Plaintiffs have not proffered any evidence that refutes the conclusion that the California office is Nippon Oil's principal place of business. Plaintiffs do note, and defendants concede, that Nippon Oil's California corporate filings identify the New York office as its "principal executive office[]." (Pls. Reply at 4-5; Nakaya Supp. Aff. ¶ 4.) Defendants argue that the filing is not probative of citizenship, because Nippon Oil's corporate headquarters are now located in California, and its executives simply neglected to update their California filings after Nippon Oil shifted its center of operations from New York to California. (Id.) Defendants also proffer corporate resolutions, post-dating plaintiffs evidence and pre-dating the instant dispute, transferring the corporate headquarters to California. (Nakaya Aff. Ex. A.) Even if Nippon Oil's principal executive offices were still located in New York, however, a corporation's headquarters and policy-making apparatus do not necessarily constitute its principal place of business, since the operative inquiry is where the corporation actually does its business with the public. While defendants' evidence is less complete than may be ideal, they have established, in the absence of any contrary facts, that the Nippon Oil's principal place of business is the California office, regardless of where its headquarters may be. See Inland Rubber Corp. v.
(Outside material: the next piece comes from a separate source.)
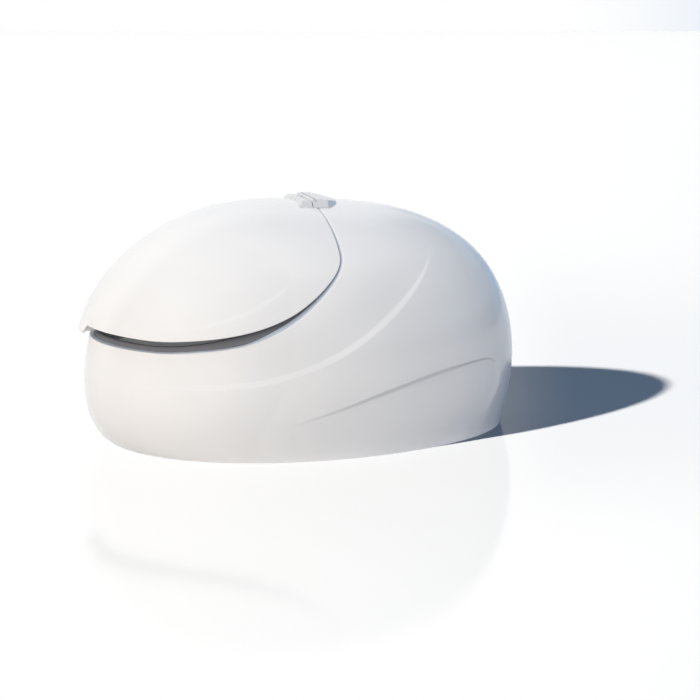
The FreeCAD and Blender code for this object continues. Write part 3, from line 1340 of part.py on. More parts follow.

Triple A Tire Serv., Inc., 220 F. Supp. 490, 492 (S.D.N.Y. 1963) (finding corporation's principal place of business to be New York even though corporate headquarters were located in Ohio).

Thus, Nippon Oil is a citizen of Delaware and California for the purposes of determining diversity of citizenship, and as the parties are therefore completely diverse, this Court has subject matter jurisdiction over the action. Accordingly, plaintiffs' motion to remand is denied.